Réduire l’incidence du réflexe propriétaire, mettre en avant l’impératif de commensalité, telle est, dit sans la moindre ironie, la sainte mission à laquelle nous convient Farrell et McNamara. Les deux architectes dublinoises, rappelons-le, ont grandi non loin d’une des « clôtures » les plus emblématiques qui soient, la frontière entre l’Irlande indépendante, catholique, et l’Ulster, cette Irlande anglicane et britannique, « clôture » s’il en est génératrice de tensions durables, violentes souvent (Bloody Sunday du 30 janvier 1972, guerre civile larvée). Ce genre de mémoire douloureuse forge une pensée. Contextuellement parlant, elle rend à propos précieux, parce qu’il est humaniste et pacifiant, le concept de « freespace ». Il n’y a au vrai qu’au sein de l’ « espace libre », de l’espace laissé libre à l’usager, que l’occasion est enfin donnée d’oublier pour un moment une situation difficile, clivante ou antisociale, et de se récréer, voire de rencontrer son ennemi pour, qui sait ? boire une bière avec lui. Le « freespace », en d’autres mots, c’est l’intimité dans le social. Cette intimité particulière, socialisée, Farrell et McNamara la connaissent bien. Précisons que ce tandem d’architectes de métier l’a interrogée fréquemment au travers de ses propres bâtiments (université de Lima, notamment). Ces derniers, rarement spectaculaires, multiplient volontiers tant les plateaux, qui permettent une circulation fluide, que les recoins qui favorisent le partage, de l’entre-soi à la rencontre inopinée. La définition que les deux architectes donnent du « freespace », ne se refusant pas à l’élasticité, exprime à cet égard le plus clairement qui soit un impératif d’amitié tous azimuts. Qu’on en juge. « Freespace renvoie à la générosité d’esprit et à un sentiment d’humanité au cœur de l’architecture actuelle se concentrant sur la question de la qualité de l’espace », écrivent ainsi Farrell & McNamara.
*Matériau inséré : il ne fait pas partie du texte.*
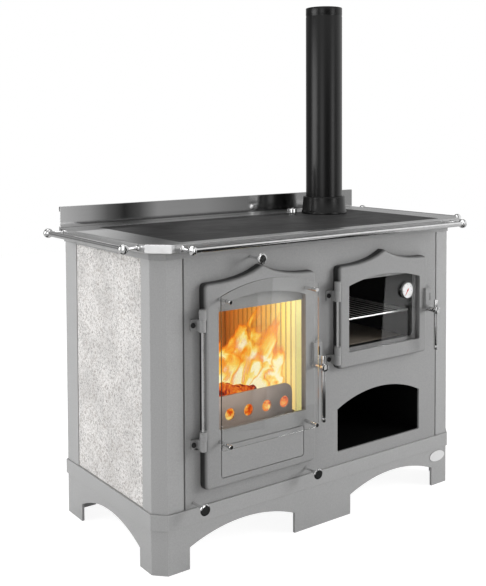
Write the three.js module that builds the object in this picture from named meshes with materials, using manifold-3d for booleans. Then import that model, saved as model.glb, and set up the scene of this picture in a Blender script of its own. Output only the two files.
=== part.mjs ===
// Wood cookstove: a painted steel body on an arched base, a hob with a towel rail round it,
// a glazed fire door on the left, a glazed oven door on the right and a wood store below the oven.
// Millimetres. x runs to the right, y to the back, z up from the floor. The body is built round
// x = 0 and y = 0, and the whole stove is then moved along y so that its box is centred.

import * as THREE from 'three';
import { mergeVertices } from 'three/addons/utils/BufferGeometryUtils.js';
import Module from 'manifold-3d';

const wasm = await Module();
wasm.setup();

// ---------------------------------------------------------------- driving dimensions

const gap = 0.3; // left between pieces that touch
const runningGap = 0.5; // round a shaft that turns in a hole
const past = 1; // how far a cutting shape runs beyond the face that it cuts

const body = { width: 1126, depth: 513, bottom: 160, chamfer: 31 };
const skirt = { height: 118, wall: 8, spring: 58, peak: 93, footWidth: 67.5, middleFoot: 217 };
const skirtSide = { spring: 50, peak: 92, frontFoot: 60, rearFoot: 89 };
const band = { proud: 4, wall: 10, deck: 8 };
const post = { face: 49, side: 43, rearSide: 70, rearFace: 60, sheet: 4, lip: 14, groove: 5 };
const panel = { thickness: 6 };
const rearPanel = { thickness: 3, sideGap: 4, slotRows: 2, slotCount: 11, slotWidth: 9, slotHeight: 70 };
const stone = { thickness: 30, recess: 1, bevel: 2.5 };
const topFrame = { height: 20.7, proud: 3, width: 34 };

const hob = { top: 860, thickness: 23.3, chamfer: 48.7, edge: 1.6 };
const hobOver = { side: 25, front: 39, rear: -10.5 }; // how far it reaches beyond the body
const plate = { thickness: 10, ledge: 11, corner: 10 };
const plateBorder = { side: 98, front: 33.5, rear: 59 };
const splash = { height: 61.5, depth: 10, sheet: 2, hem: 14 };
const rail = { radius: 8, reach: 44, capRadius: 13.5, capLength: 15, stemRadius: 4.5 };
const railFoot = { radius: 8.5, thickness: 3 };
const railInset = { front: 75, sideFront: 73.5, sideRear: 15 }; // from the hob's edges to the caps

const flue = { x: 334, y: 108, radius: 61, wall: 2, height: 693 };
const collar = { height: 58, footWall: 15, footHeight: 9, topWall: 8.5, edge: 1.5 };
const collarLedge = { width: 5, height: 10 };
const damper = { fromFlue: 124, y: 130, knobRadius: 15.5, knobHeight: 20, edge: 1.5, neck: 3, spindle: 5 };
const flap = { length: 110, height: 56, thickness: 3, drop: 2 };

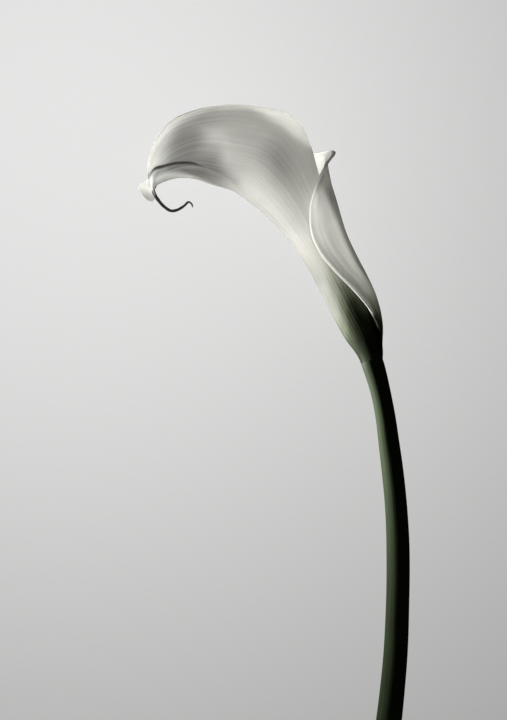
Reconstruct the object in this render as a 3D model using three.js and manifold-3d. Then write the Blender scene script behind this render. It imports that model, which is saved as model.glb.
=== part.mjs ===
// A cut calla lily flower that lies on a flat surface, in millimetres, with +Z up.
// It has three pieces: the stem, the rolled white spathe with its curled tail, and the spadix that stands
// on the stem's top inside the spathe.
//
// Every shape below is laid out from the neck, the place where the spathe grows from the stem: x and y are
// measured from there, and z from the surface. A last group moves the neck to its place in the part's frame.
import * as THREE from 'three';
import { mergeVertices } from 'three/addons/utils/BufferGeometryUtils.js';
import Module from 'manifold-3d';

// The neck in the part's frame, whose origin is the middle of the flower's own box, at the surface.
const NECK = [47.4, 40.9, 0];

const SHEET = 0.9; // thickness of the spathe
const CLEARANCE = 0.3; // left between pieces that touch

// The line through the middle of the stem and of the spadix: x, y, z, from the cut end to the spadix's tip.
// The stem lies on the surface up to about 60 mm from the neck and then rises.
const AXIS = [
  [8.3, -202, 6.45],
  [10.6, -185, 6.35],
  [12.3, -170, 6.2],
  [13.9, -152, 5.95],
  [14.8, -130, 5.85],
  [15.1, -110, 5.75],
  [14.8, -92, 5.65],
  [13.8, -75, 5.5],
  [12.3, -60, 5.45],
  [10.5, -46, 6.3],
  [8.5, -32, 8.9],
  [6.1, -20.5, 11.4],
  [3.2, -10, 13.8],
  [0.1, -0.6, 15.8],
  [-3.4, 9.9, 16.8],
  [-7.7, 21.0, 18.0],
  [-12.6, 31.2, 19.3],
  [-18.1, 41.5, 20.8],
  [-23.6, 52.4, 22.3],
  [-29.5, 65.2, 23.8],
];
const NECK_POINT = 13; // the point of AXIS that is the neck

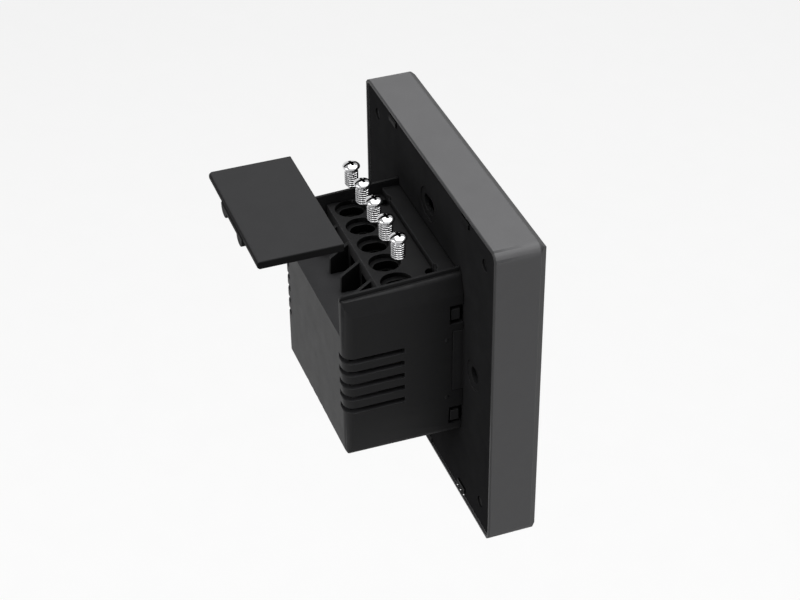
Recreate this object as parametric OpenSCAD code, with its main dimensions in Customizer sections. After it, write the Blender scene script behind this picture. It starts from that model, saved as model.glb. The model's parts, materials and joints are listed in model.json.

Encore : « Freespace met l’accent sur la capacité de l’architecture à fournir généreusement des suppléments spatiaux à ceux qui l’utilisent ». Dans la même veine : « Freespace donne l’opportunité de souligner l’importance des cadeaux que la nature nous offre – la lumière solaire, le clair de lune, l’air, la gravité, la matière ».

En bout de chaîne et avec logique, le concept de freespace désigne un espace conçu pour « l’opportunité », autrement dit pour les usages non programmés. Milieu anti-autoritaire s’il en est, et par excellence démocratique.